Morant (Edward Woodward), Handcock (Bryan Brown) and Witton (Lewis Fitz-Gerald) meet their lawyer, Major J.F. Thomas (Jack Thompson), a country solicitor. It is one day before their trial is to start, and they are horrified to discover their lawyer has no trial experience.
Summary by Paul Byrnes
The scene gives a good introduction of the characters, their social status, their youth or experience, their relationships with each other. Morant speaks with an educated English voice; Thomas has an Australian educated voice; Handcock is much more broadly working class Australian, but full of savvy; Witton’s social status is less clear, but not as important in the scene as his absolute youth. The glance between the two older men makes clear they have been shielding him from the full knowledge of the charges. Thomas has no such inhibitions. Much of the film is about questions of youth versus experience, honesty versus cynicism and political expediency – an interesting ethical domain to explore, given that it’s a film about war crimes, and 'military justice’.
In the Boer War in South Africa in 1901, three Australian 'irregular’ soldiers are tried by a British military court for the murder of 12 prisoners and a German missionary. The accused are Lieutenants Harry Morant (Edward Woodward), Peter Handcock (Bryan Brown) and George Witton (Lewis Fitz-Gerald). Morant, an English-born adventurer who has spent years in Australia, maintains he was following unwritten orders. Their inexperienced Australian lawyer (Jack Thompson) struggles to have his case heard.
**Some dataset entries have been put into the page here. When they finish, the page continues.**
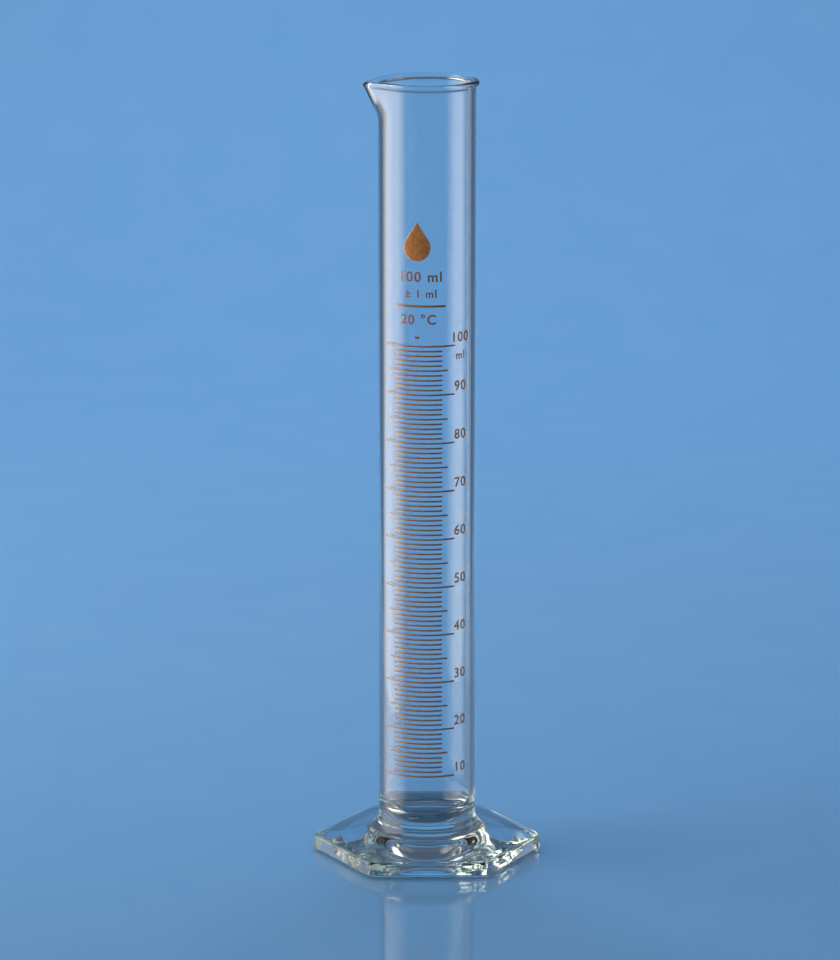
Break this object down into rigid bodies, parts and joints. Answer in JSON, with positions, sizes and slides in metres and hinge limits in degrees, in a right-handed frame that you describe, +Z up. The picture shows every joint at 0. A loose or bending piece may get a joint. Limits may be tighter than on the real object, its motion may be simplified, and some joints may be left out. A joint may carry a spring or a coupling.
{
  "type": "graduated cylinder",
  "caption": "Tall glass measuring cylinder with a beaded rim, a pouring lip, an enamel scale and a hexagonal foot.",
  "frame": {"origin": "centre of the foot's underside, on the tube's axis, at table height", "axes": "+Z up along the tube's axis; the pouring lip points along -X; the scale faces -Y, turned 12 degrees towards the lip; two corners of the foot lie on X"},
  "size_m": [0.0748, 0.0658, 0.256],
  "materials": {
    "clear_glass": "clear, fire polished",
    "amber_enamel": "fired amber-brown enamel"
  },
  "bodies": {
    "root": {"glass_tube": "clear_glass", "hexagonal_foot": "clear_glass", "ten_ml_lines": "amber_enamel", "five_ml_lines": "amber_enamel", "one_ml_lines": "amber_enamel", "drop_mark": "amber_enamel"}
  },
  "joints": []
}
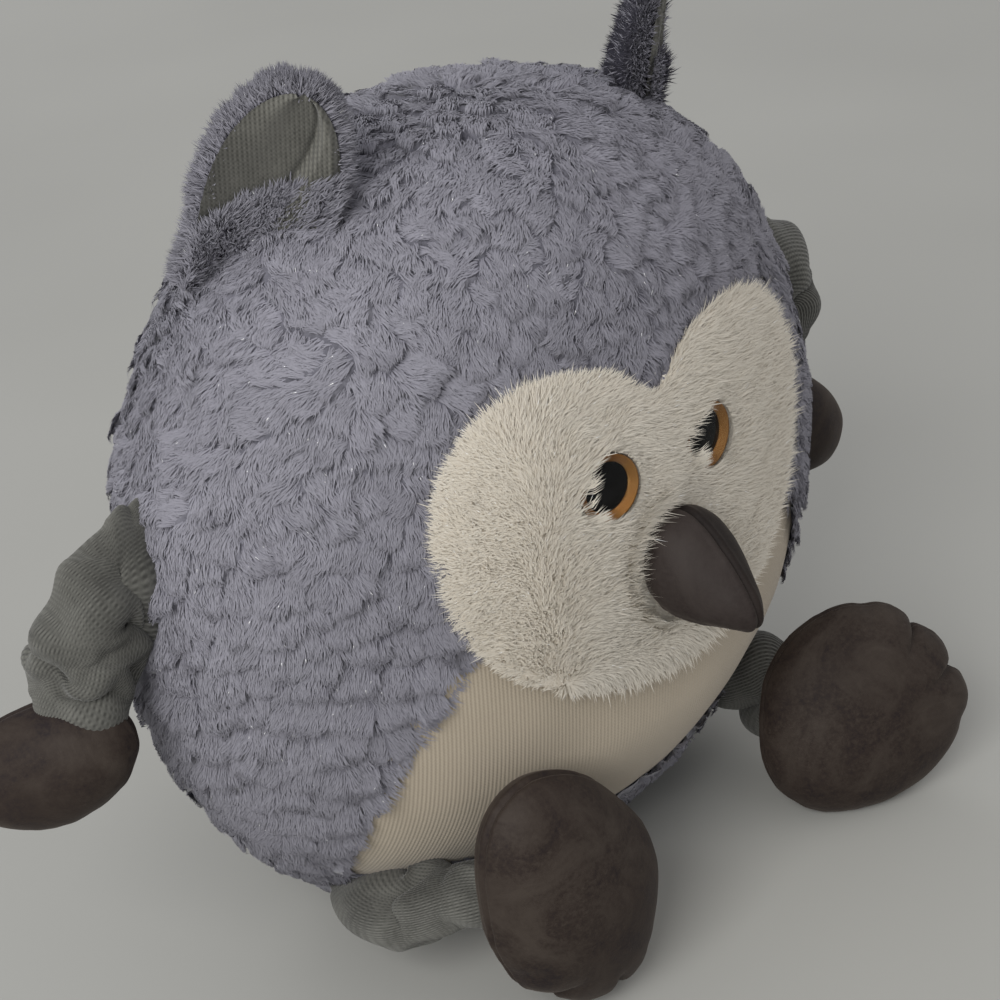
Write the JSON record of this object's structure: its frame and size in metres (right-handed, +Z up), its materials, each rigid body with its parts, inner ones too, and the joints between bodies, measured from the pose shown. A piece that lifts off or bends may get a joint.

The trial of Morant, Handcock, and Witton was enormously controversial at the time and remains so, more than 100 years later. The film rekindled the debate in 1980, but was itself attacked over accuracy. The script, based on a play by Kenneth Ross, argues that their trial was fixed from the outset. Lord Kitchener, head of the British forces, is shown agreeing that the soldiers must be sacrificed, in order to keep Germany from joining the war on the Boer side. At the same time, the film shows that the soldiers did kill the prisoners and the missionary. The question is whether these constituted war crimes and whether they got a fair trial.
With the recent war in Vietnam fresh in the public mind, these questions still had strong resonance in 1980. Debate still rages about whether Kitchener ever issued verbal orders to kill prisoners. The film represented Australia in the competitive section of the Cannes Film Festival in 1980. Jack Thompson won the festival’s best supporting actor award.